WORK TO DO: Pull every line holding the string "bending" from the records below.

EXCERPTED RECORDS:

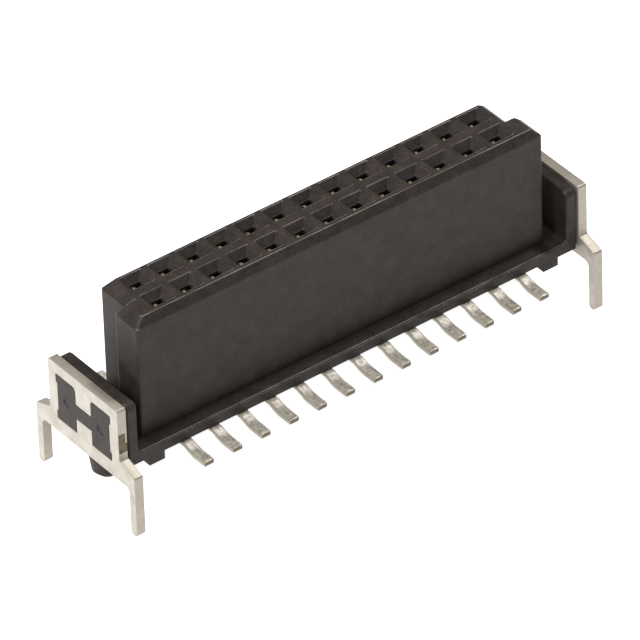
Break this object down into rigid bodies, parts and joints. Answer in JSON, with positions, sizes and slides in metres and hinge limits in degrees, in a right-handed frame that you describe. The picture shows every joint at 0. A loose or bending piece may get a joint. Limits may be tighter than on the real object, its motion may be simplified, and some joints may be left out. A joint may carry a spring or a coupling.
{
  "type": "smd receptacle connector",
  "caption": "Upright two-row fine-pitch surface-mount receptacle with funnelled entries, gull-wing tails, locating pegs and board-lock clips.",
  "frame": {"origin": "centre of the footprint on the face of the circuit board, in the middle of the contact grid and of the four board-lock legs", "axes": "+X along the contact rows, +Y from the longer keyed row towards the shorter row, +Z away from the board, the way the mating pins leave"},
  "size_m": [0.0212, 0.0068, 0.0081],
  "materials": {
    "housing_plastic": "black glass-filled moulding, satin, faintly mottled",
    "contact_strip": "copper alloy strip with a satin tin plate on the tails and a pale gold plate on the beam tips",
    "clip_sheet": "copper alloy sheet, matt tin plate, bare at the sheared tab stub"
  },
  "bodies": {
    "root": {"housing": "housing_plastic", "contact_front_01": "contact_strip", "contact_front_02": "contact_strip", "contact_front_03": "contact_strip", "contact_front_04": "contact_strip", "contact_front_05": "contact_strip", "contact_front_06": "contact_strip", "contact_front_07": "contact_strip", "contact_front_08": "contact_strip", "contact_front_09": "contact_strip", "contact_front_10": "contact_strip", "contact_front_11": "contact_strip", "contact_front_12": "contact_strip", "contact_front_13": "contact_strip", "contact_rear_01": "contact_strip", "contact_rear_02": "contact_strip", "contact_rear_03": "contact_strip", "contact_rear_04": "contact_strip", "contact_rear_05": "contact_strip", "contact_rear_06": "contact_strip", "contact_rear_07": "contact_strip", "contact_rear_08": "contact_strip", "contact_rear_09": "contact_strip", "contact_rear_10": "contact_strip", "contact_rear_11": "contact_strip", "contact_rear_12": "contact_strip", "contact_rear_13": "contact_strip", "clip_left": "clip_sheet", "clip_right": "clip_sheet"}
  },
  "joints": []
}
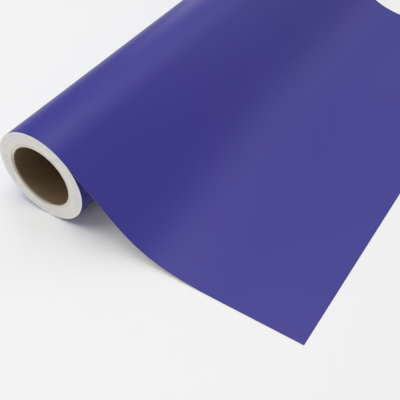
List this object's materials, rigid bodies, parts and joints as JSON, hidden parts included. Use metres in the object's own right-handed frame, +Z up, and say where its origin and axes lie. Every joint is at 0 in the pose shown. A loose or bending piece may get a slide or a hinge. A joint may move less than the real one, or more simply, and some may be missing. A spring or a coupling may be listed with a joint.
{
  "type": "roll of sign vinyl",
  "caption": "Self-adhesive vinyl film on release liner, wound on a spiral paper core, with its loose end drawn off over the top and lying flat.",
  "frame": {"origin": "middle of the core's bore, on its axis, halfway along the roll", "axes": "+Y along the bore, +Z up, +X the way the web is drawn off"},
  "size_m": [0.3778, 0.61, 0.1143],
  "materials": {
    "vinyl_film": "satin",
    "release_liner": "matte",
    "wound_web": "matte",
    "kraft_ply": "matte",
    "core_board": "matte",
    "masking_tape": "matte"
  },
  "bodies": {
    "web_fall": {"outer_turn_liner": "release_liner", "outer_turn_film": "vinyl_film", "fall_liner": "release_liner", "fall_film": "vinyl_film", "run_liner": "release_liner", "run_film": "vinyl_film"},
    "roll": {"core_inner_ply": "kraft_ply", "core_board_ply_1": "core_board", "core_board_ply_2": "core_board", "core_board_ply_3": "core_board", "core_board_ply_4": "core_board", "core_board_ply_5": "core_board", "core_board_ply_6": "core_board", "core_outer_ply": "kraft_ply", "start_tape": "masking_tape", "wound_web": "wound_web"},
    "lead_end": {"lead_liner": "release_liner", "lead_film": "vinyl_film"},
    "peel_edge": {"peel_film": "vinyl_film"}
  },
  "joints": [
    {"name": "roll_turn", "type": "hinge", "parent": "web_fall", "child": "roll", "pos_m": [0, 0, 0], "axis": [0, 1, 0], "range_deg": [-30, 300]},
    {"name": "web_feed", "type": "slide", "parent": "web_fall", "child": "lead_end", "axis": [1, 0, 0], "range_m": [-0.03, 0.3], "deforming": ["run_liner", "run_film"]},
    {"name": "film_peel", "type": "hinge", "parent": "lead_end", "child": "peel_edge", "pos_m": [0.2807, 0, -0.05691], "axis": [0, -1, 0], "range_deg": [0, 150]}
  ],
  "couplings": [
    {"joint": "web_feed", "follows": "roll_turn", "m_per_rad": 0.05703}
  ]
}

FINAL RESULT:
Break this object down into rigid bodies, parts and joints. Answer in JSON, with positions, sizes and slides in metres and hinge limits in degrees, in a right-handed frame that you describe. The picture shows every joint at 0. A loose or bending piece may get a joint. Limits may be tighter than on the real object, its motion may be simplified, and some joints may be left out. A joint may carry a spring or a coupling.
List this object's materials, rigid bodies, parts and joints as JSON, hidden parts included. Use metres in the object's own right-handed frame, +Z up, and say where its origin and axes lie. Every joint is at 0 in the pose shown. A loose or bending piece may get a slide or a hinge. A joint may move less than the real one, or more simply, and some may be missing. A spring or a coupling may be listed with a joint.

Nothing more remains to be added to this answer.